High-Throughput Glycan Array Screening Reveals Rhamnogalacturonan-I as a Ligand for Arabidopsis Leucine-Rich Repeat Receptor Kinases

Abstract

The plant cell wall not only serves as a physical barrier against pathogens but, when damaged, also functions as a source of cell wall-derived molecules that play crucial roles in plant immunity as damage-associated molecular patterns (DAMPs). While oligogalacturonides from homogalacturonan are well-studied DAMPs, the immune-signaling potential of other cell wall components remains largely unexplored. Conventional genetic and biochemical approaches aimed at identifying ligand-receptor pairs in plant immunity have been limited by the vast diversity of potential ligand molecules and functional redundancy of putative receptors.
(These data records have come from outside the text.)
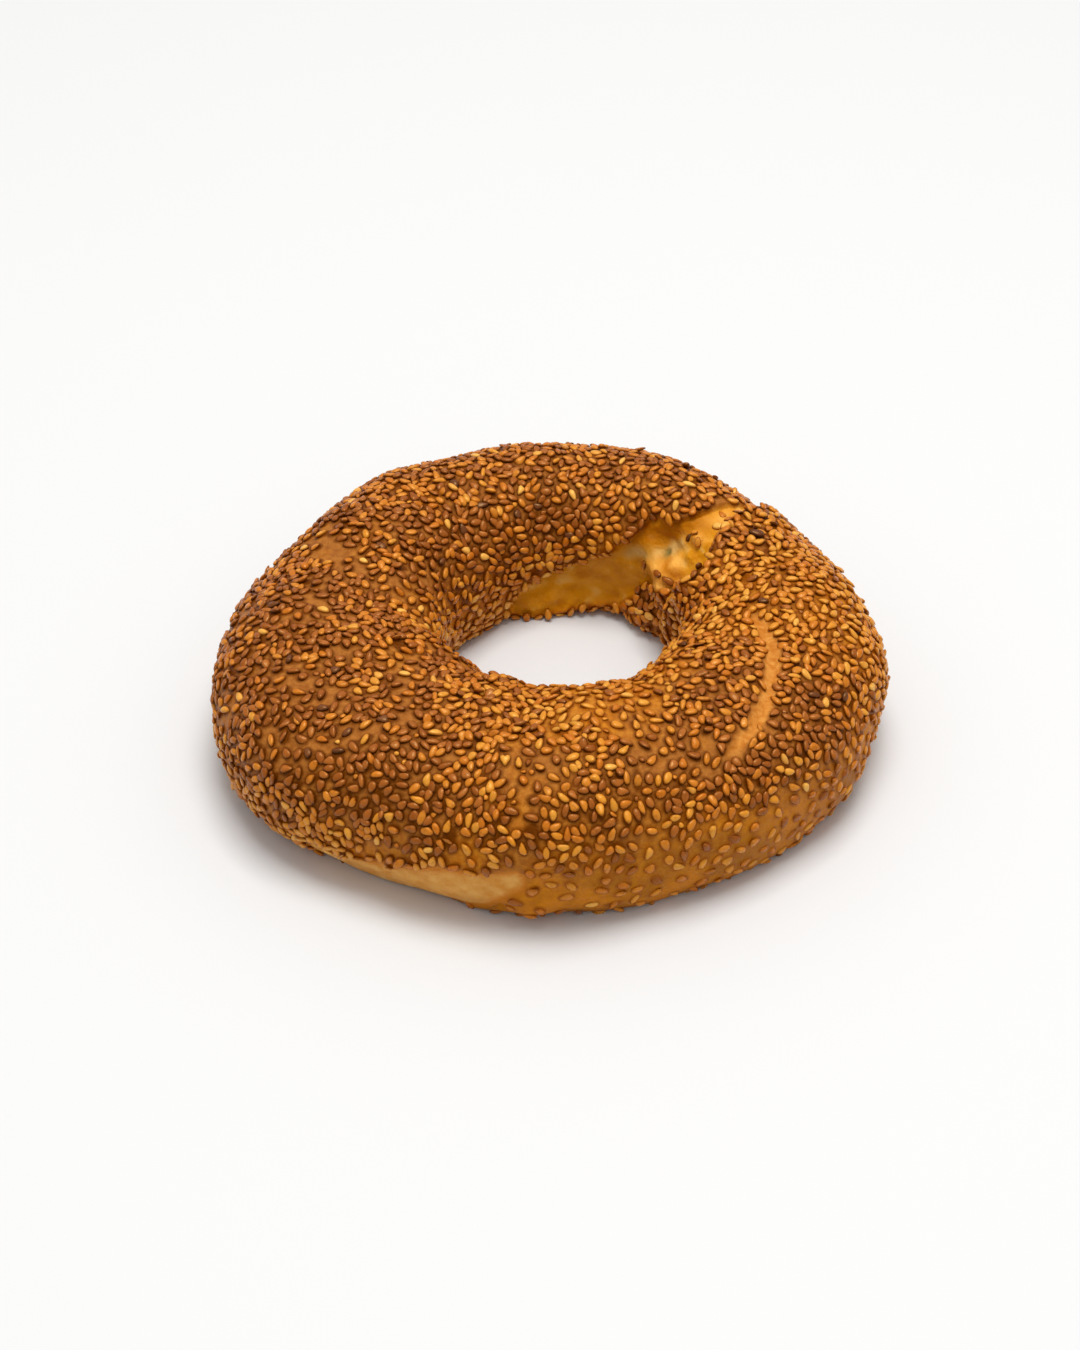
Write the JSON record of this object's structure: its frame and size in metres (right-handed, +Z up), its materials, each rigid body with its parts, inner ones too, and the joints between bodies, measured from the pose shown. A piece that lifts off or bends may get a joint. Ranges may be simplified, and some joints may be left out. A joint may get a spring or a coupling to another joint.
{
  "type": "simit",
  "caption": "Ring-shaped sesame bread of twisted dough, with a lapped join, a flat base and an open centre.",
  "frame": {"origin": "middle of the outline seen from above, on the face it rests on", "axes": "+Z up out of the ring, +X along the ring's longest side, -Y towards the front, with the join at the right and back"},
  "size_m": [0.1613, 0.1524, 0.0394],
  "materials": {
    "crust": "baked brown crust, satin, golden low on the sides, bare pale dough in the tear and the scuff",
    "sesame_pale": "lightly toasted sesame, satin",
    "sesame_golden": "golden sesame, satin",
    "sesame_amber": "amber sesame, satin",
    "sesame_toasted": "well toasted sesame, satin",
    "sesame_dark": "dark toasted sesame, satin"
  },
  "bodies": {
    "root": {"simit": "crust"}
  },
  "joints": []
}
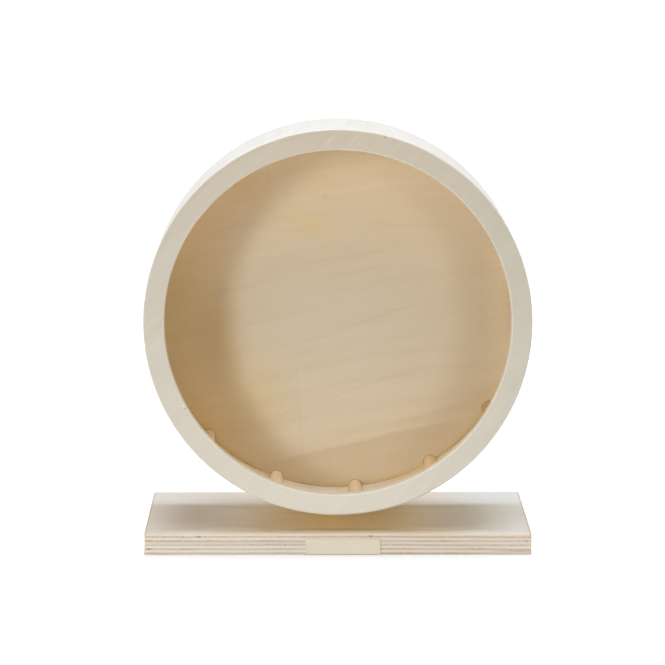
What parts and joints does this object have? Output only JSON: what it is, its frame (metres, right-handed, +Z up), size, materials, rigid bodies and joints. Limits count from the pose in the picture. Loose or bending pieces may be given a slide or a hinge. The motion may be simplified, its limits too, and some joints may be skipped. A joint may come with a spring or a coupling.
{
  "type": "rodent exercise wheel",
  "caption": "Wooden running wheel for small pets: a rebated drum with half-round rungs that turns on ball bearings in a plywood upright on a flat base board.",
  "frame": {"origin": "on the floor, under the middle of the whole part's bounding box", "axes": "+Z up; the drum's open side and the base board's plated edge face -Y; +X is to the right seen from the front; the axle lies along Y"},
  "size_m": [0.28, 0.1616, 0.307],
  "materials": {
    "plywood": "sanded, bare birch plywood",
    "ring_wood": "sanded, bare poplar",
    "veneer": "smooth, bare veneered ply",
    "rung_wood": "smooth, bare beech",
    "plate_wood": "smooth, bare",
    "zinc_steel": "zinc plated",
    "bright_steel": "ground bright"
  },
  "bodies": {
    "stand": {"base_board": "plywood", "blank_plate": "plate_wood", "upright": "plywood", "foot_screws": "zinc_steel", "front_outer_race": "bright_steel", "front_shields": "zinc_steel", "rear_outer_race": "bright_steel", "rear_shields": "zinc_steel"},
    "wheel": {"front_ring": "ring_wood", "running_sheet": "veneer", "back_panel": "veneer", "rung_01": "rung_wood", "rung_02": "rung_wood", "rung_03": "rung_wood", "rung_04": "rung_wood", "rung_05": "rung_wood", "rung_06": "rung_wood", "rung_07": "rung_wood", "rung_08": "rung_wood", "rung_09": "rung_wood", "rung_10": "rung_wood", "rung_11": "rung_wood", "rung_12": "rung_wood", "rung_13": "rung_wood", "rung_14": "rung_wood", "hub_block": "plywood", "axle_bolt": "zinc_steel", "hub_spacer": "zinc_steel", "race_spacer": "zinc_steel", "rear_washer": "zinc_steel", "cap_nut": "bright_steel", "front_inner_race": "bright_steel", "rear_inner_race": "bright_steel"},
    "front_ball_train": {"front_balls": "bright_steel", "front_cage": "zinc_steel"},
    "rear_ball_train": {"rear_balls": "bright_steel", "rear_cage": "zinc_steel"}
  },
  "joints": [
    {"name": "wheel_spin", "type": "hinge", "parent": "stand", "child": "wheel", "pos_m": [0, 0.05125, 0.167], "axis": [0, 1, 0], "continuous": true},
    {"name": "front_balls_roll", "type": "hinge", "parent": "stand", "child": "front_ball_train", "pos_m": [0, 0.04725, 0.167], "axis": [0, 1, 0], "continuous": true},
    {"name": "rear_balls_roll", "type": "hinge", "parent": "stand", "child": "rear_ball_train", "pos_m": [0, 0.05525, 0.167], "axis": [0, 1, 0], "continuous": true}
  ],
  "couplings": [
    {"joint": "front_balls_roll", "follows": "wheel_spin", "ratio": 0.3677},
    {"joint": "rear_balls_roll", "follows": "wheel_spin", "ratio": 0.3677}
  ]
}
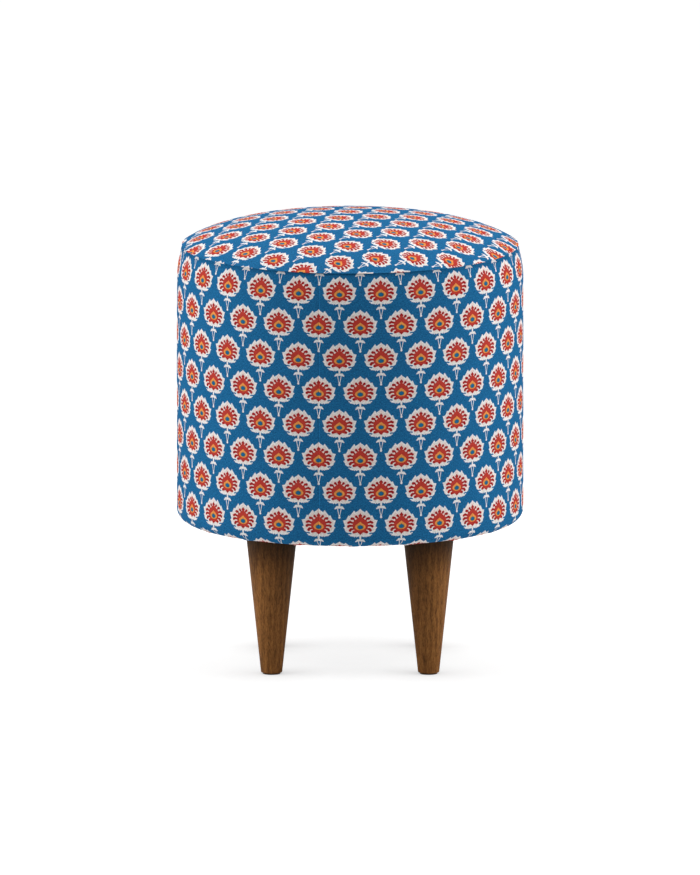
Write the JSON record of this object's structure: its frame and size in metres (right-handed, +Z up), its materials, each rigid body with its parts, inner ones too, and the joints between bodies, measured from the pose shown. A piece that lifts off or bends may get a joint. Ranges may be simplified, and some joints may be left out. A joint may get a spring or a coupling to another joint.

Here, we developed a high-throughput screening pipeline that simultaneously examines multiple interactions between plant cell wall-derived glycans and >350 extracellular domains (ECDs) of receptor kinases and receptor like proteins in Arabidopsis, resulting in the screening of >40,000 interactions. We discovered a group of leucine-rich repeat receptor kinases named ARMs (AWARENESS of RG-I MAINTENANCES) that interact with rhamnogalacturonan-I (RG-I), a major component of pectin. RG-I treatment induced pattern-triggered immunity responses, with distinct kinetics compared to oligogalacturonide responses. We identified RG-I oligosaccharide structures required for interaction with ARM receptors and immune activation, and found that ARM receptors are redundantly involved in plant immunity. Thus, our approach provides a powerful platform for discovering glycan-receptor pairs in plants.